Singers like Regine Velasquez, Randy Santiago, Ogie Alcasid, Gary Valenciano, Manilyn Reynes, Donna Cruz and others are contributed to the President’s implementation of Filipino music over the airwaves. Stations like DZOO-FM, DWLS, etc., are adopted hourly OPMs effectively after the implementation. Aquino also encouraged the tourism sector to boost the national economy. Under her six-year term, the Department of Tourism launched a program called The Philippines: Fiesta Islands of Asia in 1989, offers tourist visits in the country to show their natural wonders, to protect their indigenous peoples, to preserve heritage sites and to contribute historical importance. In 1987, then President Corazon C. Aquino penned Executive Order No. 118 creating the Presidential Commission on Culture and Arts. Five years later, in 1992, this presidential directive was enacted into law—Republic Act 7356, creating the National Commission for Culture and the Arts (NCCA). On 12 June 1998, the nation celebrated its centennial year of Independence from Spain. The celebrations were held simultaneously nationwide by then President Fidel V. Ramos and Filipino communities worldwide.

A commission was established for the said event, the National Centennial Commission headed by former Vice President Salvador Laurel presided all events around the country. One of the major projects of the commission was the Expo Pilipino, a grand showcase of the Philippines’ growth as a nation for the last 100 years, located in the Clark Special Economic Zone (formerly Clark Air Base) in Angeles City, Pampanga. During his term, President Joseph Estrada ordered to the National Telecommunications Commission to adopt a Filipino language-based radio format known as masa—named for his icon term Masa (or Masses).[citation needed] All radio stations adopted the masa format in 1998.[citation needed] Many stations continued to use the masa format after President Estrada left the presidency in 2001 because the masa format resonated with listeners.[48] Some in the radio industry decry the effects masa formatting has had.[49]
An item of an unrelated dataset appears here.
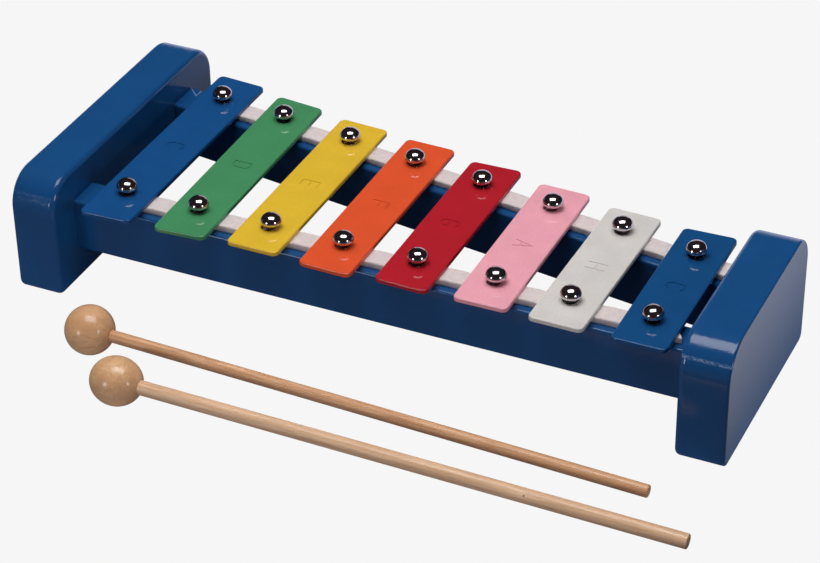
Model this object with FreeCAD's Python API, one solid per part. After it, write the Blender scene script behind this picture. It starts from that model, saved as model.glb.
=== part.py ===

On 14 August 2010, President Benigno Aquino III directed the Department of Transportation and Communications (DOTC) and the National Telecommunications Commission (NTC) to fully implement Executive Order No. 255, issued on 25 July 1987 by former President Corazon Aquino, requiring all radio stations to broadcast a minimum of four original Filipino musical compositions in every clock hour of programs with a musical format.[50] On 13 April 2012, the The Manila Times, the oldest English language newspaper in the Philippines, published an editorial titled “Unpatriotic editing and reporting”, taking the Filipino journalistic community to task for their reporting of what it described as “confrontation between our Philippine Navy and ‘law enforcement’ ships of the People’s Republic of China” in the Spratly Islands. The editorial opined that Philippine reports should state that disputed territories are Philippine territory, and characterized those who refer to disputed territories as “being claimed by the Philippines” as “unpatriotic writers and editors”.[51]